Whether we grieve and who we grieve is a sign of who matters to us. Choosing to grieve means choosing that they matter, that they belong to us. I think belonging and belonging to us is part of what's going on today when Jesus has this encounter/this exchange with some of the religious authorities of His day. If you were here a couple of weeks ago, the first Sunday we returned after summer, you heard me preach about another confrontation Jesus had with maybe the same people. He goes out to dinner with them, and a man with dropsy came and asked to be healed, and Jesus healed him. Then, they sent him off, and Jesus said, "Why didn't you invite him to dinner too? Why doesn't he belong with us?"

We have a different version of the same confrontation this morning. Here the ailment is not physical but moral, at least in the eyes of these religious leaders. They whisper to one another. This one shares a table with sinners and outcasts. They should not eat with him. To be fair, in the ancient world, the line between physical ailment and moral ailment was sometimes blurry. Many people at that time believed that physical ailment might be divine punishment for sin.

Some folks, now, in our traditions speak that way.

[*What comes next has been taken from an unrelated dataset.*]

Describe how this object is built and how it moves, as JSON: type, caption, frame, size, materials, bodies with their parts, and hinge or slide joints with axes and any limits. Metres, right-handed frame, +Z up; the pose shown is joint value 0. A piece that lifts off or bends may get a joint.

Because of that, lots of Christians don't like to talk about sin. And I understand why they don't like to talk about sin. It's because the language of sin has been used in our tradition, like a cudgel throughout our history, to keep people out, to do exactly what these religious leaders are doing: to decide who gets to sit at table with us and who ought not to. But it's precisely because of that, I think, that speaking about sin is important because all of us fail, and all of us fall short.

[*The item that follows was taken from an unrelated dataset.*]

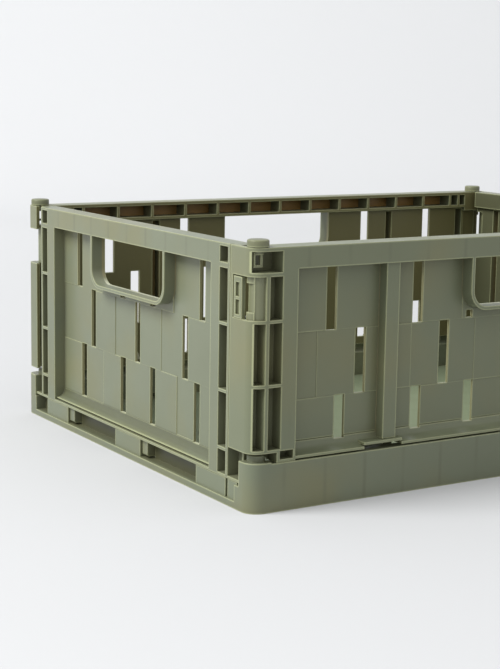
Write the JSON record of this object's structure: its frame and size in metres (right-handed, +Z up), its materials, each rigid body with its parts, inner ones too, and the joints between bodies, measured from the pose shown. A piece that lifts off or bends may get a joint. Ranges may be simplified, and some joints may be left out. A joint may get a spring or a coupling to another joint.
{
  "type": "collapsible storage crate",
  "caption": "Low rectangular folding storage crate with slatted walls, hand holes in every wall, hinged end walls with snap latches and round stacking knobs on the corners.",
  "frame": {"origin": "centre of the footprint on the ground plane", "axes": "+X along the long side, +Y towards the back long wall, +Z up"},
  "size_m": [0.4, 0.3, 0.1512],
  "materials": {
    "base_plastic": "moulded polypropylene, olive green, satin",
    "long_wall_plastic": "moulded polypropylene, olive green, satin",
    "end_wall_plastic": "moulded polypropylene, olive green, satin",
    "clip_plastic": "moulded polypropylene, olive green, smoother satin",
    "knob_plastic": "moulded polypropylene, olive green, satin"
  },
  "bodies": {
    "tray": {"base_tray": "base_plastic", "front_wall": "long_wall_plastic", "back_wall": "long_wall_plastic", "stacking_knob_front_left": "knob_plastic", "stacking_knob_front_right": "knob_plastic", "stacking_knob_back_left": "knob_plastic", "stacking_knob_back_right": "knob_plastic"},
    "left_end": {"left_end_wall": "end_wall_plastic"},
    "right_end": {"right_end_wall": "end_wall_plastic"},
    "latch_front_left": {"latch_clip_front_left": "clip_plastic"},
    "latch_back_right": {"latch_clip_back_right": "clip_plastic"}
  },
  "joints": [
    {"name": "left_end_wall_fold", "type": "hinge", "parent": "tray", "child": "left_end", "pos_m": [-0.192, 0, 0.0095], "axis": [0, 1, 0], "range_deg": [0, 90]},
    {"name": "right_end_wall_fold", "type": "hinge", "parent": "tray", "child": "right_end", "pos_m": [0.192, 0, 0.0095], "axis": [0, -1, 0], "range_deg": [0, 90]},
    {"name": "latch_front_left_flex", "type": "hinge", "parent": "left_end", "child": "latch_front_left", "pos_m": [-0.1944, -0.1292, 0.119], "axis": [0, 0, -1], "range_deg": [0, 6], "stiffness_Nm_per_rad": 0.3},
    {"name": "latch_back_right_flex", "type": "hinge", "parent": "right_end", "child": "latch_back_right", "pos_m": [0.1944, 0.1292, 0.119], "axis": [0, 0, -1], "range_deg": [0, 6], "stiffness_Nm_per_rad": 0.3}
  ]
}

These parables, today's parables, the parable of the lost sheep and a lost coin, do offer us some comfort, but not only comfort, challenge as well. "This one eats with sinners," the religious leaders say. That word, "sinners," comes from a Greek word, “hamartolos,” which means to miss the mark, to miss your target. Even in a deeper etymology, it means to lose your share, to not have a share in it anymore. The concept of sin, as Jesus is using it now, was not necessarily about something like moral transgression or corruption. It's about losing your share. It's about loss. Loss is all around. This is about loss too. It's clear from the parable that precedes these two parables. We got the sheep and the coin. We're at the beginning of chapter 15. Right at the end of chapter 14 is the parable of the prodigal son, the son who takes his inheritance before his dad dies and then runs off and loses his share, and then comes back.

On this weekend, when loss is all around, Jesus is speaking about loss too. But He's speaking about loss in a particularly confounding way, a way that confounds our assumptions about who loses and what it means to be found.

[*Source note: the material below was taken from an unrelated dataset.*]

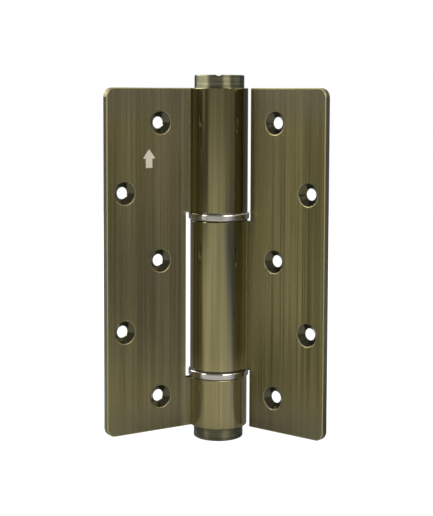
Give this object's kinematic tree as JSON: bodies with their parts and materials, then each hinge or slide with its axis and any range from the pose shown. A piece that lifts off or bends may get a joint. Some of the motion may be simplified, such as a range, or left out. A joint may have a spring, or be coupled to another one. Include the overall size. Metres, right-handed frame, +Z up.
{
  "type": "hydraulic butt hinge",
  "caption": "Butt hinge with countersunk leaves, a round barrel with polished bearing rings, a slotted tension cap and an oil-damped cam piston inside.",
  "frame": {"origin": "centre of the bottom cap's flat end face, on the pin axis", "axes": "+Z up along the pin axis; the frame leaf lies along -X with its mounting face towards +Y; the door leaf stands open at 110 degrees from it, between +X and -Y"},
  "size_m": [0.078, 0.0635, 0.1614],
  "materials": {
    "leaf_bronze": "brushed antique bronze",
    "cap_bronze": "turned antique bronze",
    "ring_polish": "polished",
    "washer_black": "matt",
    "ground_steel": "ground",
    "dark_steel": "black oxide",
    "seal_rubber": "smooth",
    "bush_plastic": "moulded"
  },
  "bodies": {
    "frame_side": {"frame_leaf": "leaf_bronze", "bottom_cap": "cap_bronze", "cap_lock_screw": "dark_steel", "upper_bearing_ring": "ring_polish", "lower_bearing_ring": "ring_polish", "upper_thrust_washer": "washer_black", "lower_thrust_washer": "washer_black", "cam_spindle": "ground_steel", "trunnion_bush": "bush_plastic", "cap_circlip": "dark_steel", "closing_spring": "dark_steel"},
    "door_side": {"door_leaf": "leaf_bronze", "cylinder_tube": "ground_steel", "lower_gland": "ground_steel", "gland_o_ring": "seal_rubber", "gland_seal": "seal_rubber", "upper_plug": "ground_steel", "plug_o_ring": "seal_rubber"},
    "piston_group": {"piston": "ground_steel", "piston_seal": "seal_rubber", "cam_pin": "ground_steel", "check_ball": "ground_steel", "ball_retainer": "ground_steel"},
    "tension_cap": {"top_cap": "cap_bronze"},
    "speed_valve": {"speed_screw": "ground_steel", "screw_o_ring": "seal_rubber"}
  },
  "joints": [
    {"name": "door_swing", "type": "hinge", "parent": "frame_side", "child": "door_side", "pos_m": [0, 0, 0.0643], "axis": [0, 0, 1], "range_deg": [-110, 70], "deforming": ["closing_spring"]},
    {"name": "piston_slide", "type": "slide", "parent": "door_side", "child": "piston_group", "axis": [0, 0, 1], "range_m": [-0.0049, 0.00312]},
    {"name": "cap_turn", "type": "hinge", "parent": "frame_side", "child": "tension_cap", "pos_m": [0, 0, 0.1557], "axis": [0, 0, 1], "range_deg": [0, 180], "deforming": ["closing_spring"]},
    {"name": "speed_turn", "type": "hinge", "parent": "frame_side", "child": "speed_valve", "pos_m": [0, 0, 0.0032], "axis": [0, 0, 1], "range_deg": [-180, 180]}
  ],
  "couplings": [
    {"joint": "piston_slide", "follows": "door_swing", "m_per_rad": 0.0025465}
  ]
}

I preached on the prodigal son last spring in March. I'll repeat a little bit of what I said there just to frame this. What's interesting about this man who loses his share, who loses his inheritance, is that he never repents. He never apologizes to his father. While he is still out on the road, his father runs to him and embraces him. Before the prodigal son can even get the apology out, his father is putting rings upon his fingers and throwing robes upon his back. The son lost the inheritance, but the father is the one who was grieving. The father is the one who felt the acute loss and then pursued his son relentlessly, recklessly and brought him back into that embrace.

Think about, then, our parables from today, the parable of the lost sheep and the parable of the lost coin. It's the shepherd who feels lost. It's the shepherd who feels something missing, who feels the loss, and then goes after the sheep. It's the woman who feels lost and goes and searches relentlessly until she finds the coin. The one who is full of grief, the one who is grief-stricken, in these parables, is God. It's God who reaches out relentlessly, recklessly, even impudently.

One of the commentators I read said that the party that this woman throws probably cost more than the coin she found. Who loses? God loses. In grief over that loss, God commits everything to restoration and return. This is comforting news, good news for us who grieve and for us who sin. But there's a challenge here too. To describe that challenge, let me tell you a little bit about my summer vacation, what I did this summer.

I spent a week in Iceland. My wife, Colette, has family in Iceland. We've been there several times, and I love Iceland. And one of the things Iceland's a beautiful place, beautiful landscape, very dramatic. Some of you probably have been to Iceland before. When you're out in the countryside, there are sheep everywhere. The sheep just wander around. There are some fences to keep them somewhat contained, but they make their way through. They just wander around. There are no shepherds in Iceland. The reason there are no shepherds in Iceland is because there are no wolves or predators in Iceland. You can just let sheep wander around. Then, when it's time to shear them, you bring them in and then let them wander around again.

This was not the case in ancient Israel. In ancient Israel, there were wolves in Judea. There were leopards, and there were lions. To be sheep without a shepherd... That was to be at risk. Now, if that is true, if this is the context out of which Jesus is speaking, then where does that leave the religious leaders who are muttering in the corner about who Jesus eats with? To put a finer point on it, if God is with the one, where does that leave the other 99? There are 99 other sheep out there in the wilderness shepherdless with lions and wolves and leopards all around. Then, there's one who's with God. Which sheep are really lost and which are found? Where would you rather be?

Maybe you are feeling lost this morning. If you are, I must tell you: take courage. There is no greater loss, God could suffer than the loss of you. God is looking for you relentlessly, and God won't stop until you are found. But maybe you think you aren't so lost. Maybe like the religious leaders in this parable, or like the 99 sheep, you think you are right where you belong, right at home with all the righteous. If that's the case, you might want to look around. Because if you think you're not lost, and you think you're not lost because you can see the herd all around you, it's quite possible that God has already gone, that God is already out there, already feeling the losses that we ignore, already searching for that one that got away, already rejoicing at a return and a restoration we have not yet known. All this while we graze here complacently in our wilderness with wolves and lions and leopards all around.

If you do find yourself in that herd, though, I have good news for you too. Because even if Christ has left us all alone, He has told us where He's going. He has told us among whom to find Him. It is no accident that Jesus called His disciples with the words "follow me."